◆ **Challenge**:
Below is a listing; reproduce each line of it exactly.

◆ **Data provided**:

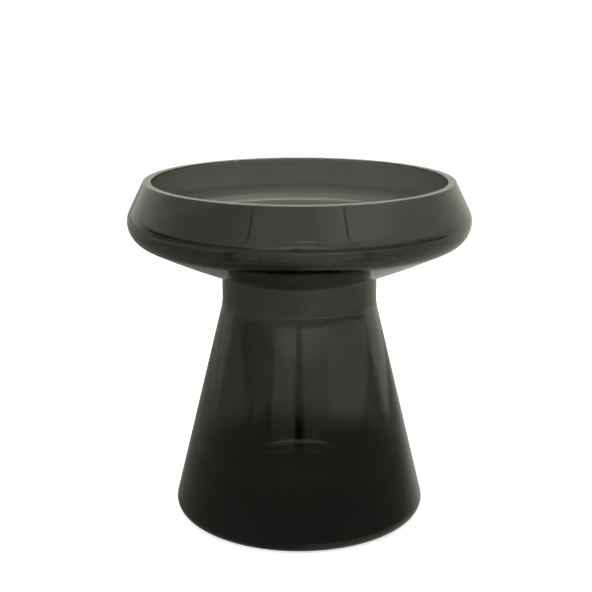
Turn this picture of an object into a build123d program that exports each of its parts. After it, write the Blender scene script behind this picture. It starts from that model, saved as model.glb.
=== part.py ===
"""A smoked glass vase: a wide shallow bowl on a waisted neck and a flared, hollow body.

Two blown sections are joined hot, lip to lip, at the neck: the bowl above the seam and the body
below it. Together they make one open vessel, from the cut rim down to the thick floor.
The vase stands on z = 0 and is round about Z. Everything is in millimetres and degrees.
"""

from build123d import *
from math import atan2, cos, degrees, hypot, radians, sin, sqrt, tan
import os

# Glass
wall = 4.5
floor_thickness = 12.0  # from the ring it stands on up to the inside of the floor

# Body, below the seam
body_height = 145.0  # from the ring it stands on up to the seam
neck_radius = 45.5  # outside of the neck
neck_length = 18.0  # seam down to the corner of neck and flare, before that is rounded
shoulder_round = 33.0  # outside radius between neck and flare
base_radius = 76.5  # outside corner of flare and underside, before that is rounded
base_round = 5.5  # outside radius at the foot
heel_height = 36.0  # up to where the wall starts to thicken towards the floor
heel_gain = 9.0  # how much thicker, measured level, the wall has become at the floor
heel_round = 50.0  # inside radius where the thickening starts
floor_round = 9.0  # inside radius between floor and heel
ring_width = 8.0  # flat ring that the vase stands on
kick_up = 1.6  # how far the middle of the underside is pushed up

# Bowl, above the seam
bowl_height = 55.0  # seam to rim
rim_radius = 90.0  # outside of the cut rim
rim_lean = 26.4  # the wall's lean from upright, wider downwards
belly_round = 13.4  # outside radius where the wall turns into the underside
underside_round = 488.0  # long radius of the underside
seam_slope = 20.6  # rise of the underside where it leaves the neck
throat_round = 3.5  # inside radius where the bowl's floor drops into the neck
rim_polish = 0.7  # radius on both edges of the cut rim

throat_radius = neck_radius - wall
rim_height = body_height + bowl_height


def bowl_curve(skin):
    """The bowl's section at a depth of skin inside its outer surface, as points (radius, height).

    They are the rim, the belly's arc (start, middle, end) and the underside's (middle, end).
    """
    down = Vector(sin(radians(rim_lean)), -cos(radians(rim_lean)))
    inward = Vector(-cos(radians(rim_lean)), -sin(radians(rim_lean)))
    up_from_seam = Vector(-sin(radians(seam_slope)), cos(radians(seam_slope)))
    long_centre = Vector(neck_radius, body_height) + up_from_seam * underside_round

    # The belly's circle touches the wall, and touches the underside's circle from inside.
    start = Vector(rim_radius, rim_height) + inward * belly_round
    offset_start = start - long_centre
    along = offset_start.dot(down)
    beyond = (underside_round - belly_round) ** 2 - offset_start.dot(offset_start)
    belly_centre = start + down * (sqrt(along**2 + beyond) - along)

    rim = Vector(rim_radius - skin / cos(radians(rim_lean)), rim_height)
    to_wall = -inward
    to_underside = (belly_centre - long_centre).normalized()
    belly = [
        belly_centre + side.normalized() * (belly_round - skin)
        for side in (to_wall, to_wall + to_underside, to_underside)
    ]

    long_radius = underside_round - skin
    end_radius = neck_radius - skin
    drop = sqrt(long_radius**2 - (end_radius - long_centre.X) ** 2)
    end = Vector(end_radius, long_centre.Y - drop)
    to_middle = (belly[2] + end - long_centre * 2).normalized()
    return rim, *belly, long_centre + to_middle * long_radius, end


def corner(sketch, point):
    """The corner of a section that lies at a point."""
    return sketch.vertices().sort_by_distance(Vector(*point))[0]


# Bowl: rim wall, belly and underside, open at the throat
outer = bowl_curve(0)
inner = bowl_curve(wall)
with BuildPart() as bowl:
    with BuildSketch(Plane.XZ) as bowl_section:
        with BuildLine():
            Line(outer[0], outer[1])
            ThreePointArc(outer[1], outer[2], outer[3])
            ThreePointArc(outer[3], outer[4], outer[5])
            Polyline(outer[5], (throat_radius, body_height), inner[5])
            ThreePointArc(inner[5], inner[4], inner[3])
            ThreePointArc(inner[3], inner[2], inner[1])
            Polyline(inner[1], inner[0], outer[0])
        make_face()
        fillet(corner(bowl_section, inner[5]), throat_round)
        fillet(corner(bowl_section, inner[0]), rim_polish)
        fillet(corner(bowl_section, outer[0]), rim_polish)
    revolve(axis=Axis.Z)

# Body: neck, flare, thick heel and floor, closed at the bottom
flare_run = base_radius - neck_radius
flare_rise = body_height - neck_length
flare_side = hypot(flare_run, flare_rise)
flare_angle = degrees(atan2(flare_run, flare_rise))  # from upright


def flare_inside(height):
    """Inside radius of the flare's straight side at a height."""
    return base_radius - flare_run * height / flare_rise - wall * flare_side / flare_rise


foot_radius = base_radius - base_round / tan(radians(90 - flare_angle) / 2)  # outside of the ring
ring_inside = foot_radius - ring_width
neck_corner = (neck_radius, flare_rise)
neck_corner_inside = (throat_radius, flare_rise - wall * (flare_side - flare_rise) / flare_run)
heel_corner = (flare_inside(heel_height), heel_height)
floor_corner = (flare_inside(floor_thickness) - heel_gain, floor_thickness)
with BuildPart() as body:
    with BuildSketch(Plane.XZ) as body_section:
        with BuildLine():
            Polyline(
                (ring_inside, 0),
                (base_radius, 0),
                neck_corner,
                (neck_radius, body_height),
                (throat_radius, body_height),
                neck_corner_inside,
                heel_corner,
                floor_corner,
                (0, floor_thickness),
                (0, kick_up),
            )
            TangentArc((0, kick_up), (ring_inside, 0), tangent=(1, 0))
        make_face()
        fillet(corner(body_section, (base_radius, 0)), base_round)
        fillet(corner(body_section, neck_corner), shoulder_round)
        fillet(corner(body_section, neck_corner_inside), shoulder_round + wall)
        fillet(corner(body_section, heel_corner), heel_round)
        fillet(corner(body_section, floor_corner), floor_round)
    revolve(axis=Axis.Z)

os.makedirs("parts", exist_ok=True)
bowl.part.label = "bowl"
export_step(bowl.part, "parts/bowl.step")
body.part.label = "body"
export_step(body.part, "parts/body.step")
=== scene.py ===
from math import atan2, cos, hypot, pi, radians, sin, tan

import bpy
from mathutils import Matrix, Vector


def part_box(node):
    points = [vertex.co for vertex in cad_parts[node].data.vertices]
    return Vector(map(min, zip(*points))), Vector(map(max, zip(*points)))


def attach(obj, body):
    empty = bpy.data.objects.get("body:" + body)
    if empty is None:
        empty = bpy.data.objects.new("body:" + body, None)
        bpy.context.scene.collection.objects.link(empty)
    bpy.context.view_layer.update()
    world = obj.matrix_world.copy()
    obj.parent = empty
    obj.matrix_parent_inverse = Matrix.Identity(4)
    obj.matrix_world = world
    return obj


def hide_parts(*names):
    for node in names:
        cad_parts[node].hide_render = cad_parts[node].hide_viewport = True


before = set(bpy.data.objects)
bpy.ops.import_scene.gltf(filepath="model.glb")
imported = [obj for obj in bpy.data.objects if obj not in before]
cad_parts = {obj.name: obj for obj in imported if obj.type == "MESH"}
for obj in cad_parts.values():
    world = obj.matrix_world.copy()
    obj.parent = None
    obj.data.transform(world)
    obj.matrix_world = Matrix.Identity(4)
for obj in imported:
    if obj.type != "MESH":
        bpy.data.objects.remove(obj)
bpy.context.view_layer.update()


# ---- The vase's section --------------------------------------------------------------------
# Two sections of smoked glass, blown into turned moulds and joined hot, lip to lip, at the neck.
# Fused, they are one wall all round, so the vase is turned here as one closed skin, from the
# pushed-up middle of the underside, over the cut rim, down to the middle of the floor inside.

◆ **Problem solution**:
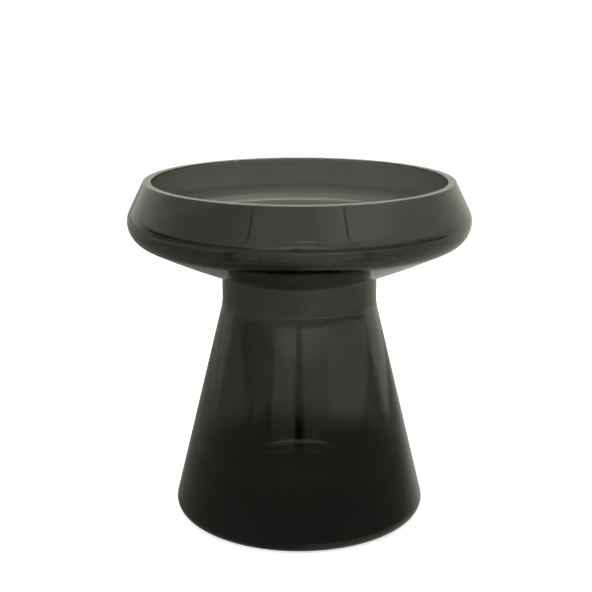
Turn this picture of an object into a build123d program that exports each of its parts. After it, write the Blender scene script behind this picture. It starts from that model, saved as model.glb.
=== part.py ===
"""A smoked glass vase: a wide shallow bowl on a waisted neck and a flared, hollow body.

Two blown sections are joined hot, lip to lip, at the neck: the bowl above the seam and the body
below it. Together they make one open vessel, from the cut rim down to the thick floor.
The vase stands on z = 0 and is round about Z. Everything is in millimetres and degrees.
"""

from build123d import *
from math import atan2, cos, degrees, hypot, radians, sin, sqrt, tan
import os

# Glass
wall = 4.5
floor_thickness = 12.0  # from the ring it stands on up to the inside of the floor

# Body, below the seam
body_height = 145.0  # from the ring it stands on up to the seam
neck_radius = 45.5  # outside of the neck
neck_length = 18.0  # seam down to the corner of neck and flare, before that is rounded
shoulder_round = 33.0  # outside radius between neck and flare
base_radius = 76.5  # outside corner of flare and underside, before that is rounded
base_round = 5.5  # outside radius at the foot
heel_height = 36.0  # up to where the wall starts to thicken towards the floor
heel_gain = 9.0  # how much thicker, measured level, the wall has become at the floor
heel_round = 50.0  # inside radius where the thickening starts
floor_round = 9.0  # inside radius between floor and heel
ring_width = 8.0  # flat ring that the vase stands on
kick_up = 1.6  # how far the middle of the underside is pushed up

# Bowl, above the seam
bowl_height = 55.0  # seam to rim
rim_radius = 90.0  # outside of the cut rim
rim_lean = 26.4  # the wall's lean from upright, wider downwards
belly_round = 13.4  # outside radius where the wall turns into the underside
underside_round = 488.0  # long radius of the underside
seam_slope = 20.6  # rise of the underside where it leaves the neck
throat_round = 3.5  # inside radius where the bowl's floor drops into the neck
rim_polish = 0.7  # radius on both edges of the cut rim

throat_radius = neck_radius - wall
rim_height = body_height + bowl_height


def bowl_curve(skin):
    """The bowl's section at a depth of skin inside its outer surface, as points (radius, height).

    They are the rim, the belly's arc (start, middle, end) and the underside's (middle, end).
    """
    down = Vector(sin(radians(rim_lean)), -cos(radians(rim_lean)))
    inward = Vector(-cos(radians(rim_lean)), -sin(radians(rim_lean)))
    up_from_seam = Vector(-sin(radians(seam_slope)), cos(radians(seam_slope)))
    long_centre = Vector(neck_radius, body_height) + up_from_seam * underside_round

    # The belly's circle touches the wall, and touches the underside's circle from inside.
    start = Vector(rim_radius, rim_height) + inward * belly_round
    offset_start = start - long_centre
    along = offset_start.dot(down)
    beyond = (underside_round - belly_round) ** 2 - offset_start.dot(offset_start)
    belly_centre = start + down * (sqrt(along**2 + beyond) - along)

    rim = Vector(rim_radius - skin / cos(radians(rim_lean)), rim_height)
    to_wall = -inward
    to_underside = (belly_centre - long_centre).normalized()
    belly = [
        belly_centre + side.normalized() * (belly_round - skin)
        for side in (to_wall, to_wall + to_underside, to_underside)
    ]

    long_radius = underside_round - skin
    end_radius = neck_radius - skin
    drop = sqrt(long_radius**2 - (end_radius - long_centre.X) ** 2)
    end = Vector(end_radius, long_centre.Y - drop)
    to_middle = (belly[2] + end - long_centre * 2).normalized()
    return rim, *belly, long_centre + to_middle * long_radius, end


def corner(sketch, point):
    """The corner of a section that lies at a point."""
    return sketch.vertices().sort_by_distance(Vector(*point))[0]


# Bowl: rim wall, belly and underside, open at the throat
outer = bowl_curve(0)
inner = bowl_curve(wall)
with BuildPart() as bowl:
    with BuildSketch(Plane.XZ) as bowl_section:
        with BuildLine():
            Line(outer[0], outer[1])
            ThreePointArc(outer[1], outer[2], outer[3])
            ThreePointArc(outer[3], outer[4], outer[5])
            Polyline(outer[5], (throat_radius, body_height), inner[5])
            ThreePointArc(inner[5], inner[4], inner[3])
            ThreePointArc(inner[3], inner[2], inner[1])
            Polyline(inner[1], inner[0], outer[0])
        make_face()
        fillet(corner(bowl_section, inner[5]), throat_round)
        fillet(corner(bowl_section, inner[0]), rim_polish)
        fillet(corner(bowl_section, outer[0]), rim_polish)
    revolve(axis=Axis.Z)

# Body: neck, flare, thick heel and floor, closed at the bottom
flare_run = base_radius - neck_radius
flare_rise = body_height - neck_length
flare_side = hypot(flare_run, flare_rise)
flare_angle = degrees(atan2(flare_run, flare_rise))  # from upright


def flare_inside(height):
    """Inside radius of the flare's straight side at a height."""
    return base_radius - flare_run * height / flare_rise - wall * flare_side / flare_rise


foot_radius = base_radius - base_round / tan(radians(90 - flare_angle) / 2)  # outside of the ring
ring_inside = foot_radius - ring_width
neck_corner = (neck_radius, flare_rise)
neck_corner_inside = (throat_radius, flare_rise - wall * (flare_side - flare_rise) / flare_run)
heel_corner = (flare_inside(heel_height), heel_height)
floor_corner = (flare_inside(floor_thickness) - heel_gain, floor_thickness)
with BuildPart() as body:
    with BuildSketch(Plane.XZ) as body_section:
        with BuildLine():
            Polyline(
                (ring_inside, 0),
                (base_radius, 0),
                neck_corner,
                (neck_radius, body_height),
                (throat_radius, body_height),
                neck_corner_inside,
                heel_corner,
                floor_corner,
                (0, floor_thickness),
                (0, kick_up),
            )
            TangentArc((0, kick_up), (ring_inside, 0), tangent=(1, 0))
        make_face()
        fillet(corner(body_section, (base_radius, 0)), base_round)
        fillet(corner(body_section, neck_corner), shoulder_round)
        fillet(corner(body_section, neck_corner_inside), shoulder_round + wall)
        fillet(corner(body_section, heel_corner), heel_round)
        fillet(corner(body_section, floor_corner), floor_round)
    revolve(axis=Axis.Z)

os.makedirs("parts", exist_ok=True)
bowl.part.label = "bowl"
export_step(bowl.part, "parts/bowl.step")
body.part.label = "body"
export_step(body.part, "parts/body.step")
=== scene.py ===
from math import atan2, cos, hypot, pi, radians, sin, tan

import bpy
from mathutils import Matrix, Vector


def part_box(node):
    points = [vertex.co for vertex in cad_parts[node].data.vertices]
    return Vector(map(min, zip(*points))), Vector(map(max, zip(*points)))


def attach(obj, body):
    empty = bpy.data.objects.get("body:" + body)
    if empty is None:
        empty = bpy.data.objects.new("body:" + body, None)
        bpy.context.scene.collection.objects.link(empty)
    bpy.context.view_layer.update()
    world = obj.matrix_world.copy()
    obj.parent = empty
    obj.matrix_parent_inverse = Matrix.Identity(4)
    obj.matrix_world = world
    return obj


def hide_parts(*names):
    for node in names:
        cad_parts[node].hide_render = cad_parts[node].hide_viewport = True


before = set(bpy.data.objects)
bpy.ops.import_scene.gltf(filepath="model.glb")
imported = [obj for obj in bpy.data.objects if obj not in before]
cad_parts = {obj.name: obj for obj in imported if obj.type == "MESH"}
for obj in cad_parts.values():
    world = obj.matrix_world.copy()
    obj.parent = None
    obj.data.transform(world)
    obj.matrix_world = Matrix.Identity(4)
for obj in imported:
    if obj.type != "MESH":
        bpy.data.objects.remove(obj)
bpy.context.view_layer.update()


# ---- The vase's section --------------------------------------------------------------------
# Two sections of smoked glass, blown into turned moulds and joined hot, lip to lip, at the neck.
# Fused, they are one wall all round, so the vase is turned here as one closed skin, from the
# pushed-up middle of the underside, over the cut rim, down to the middle of the floor inside.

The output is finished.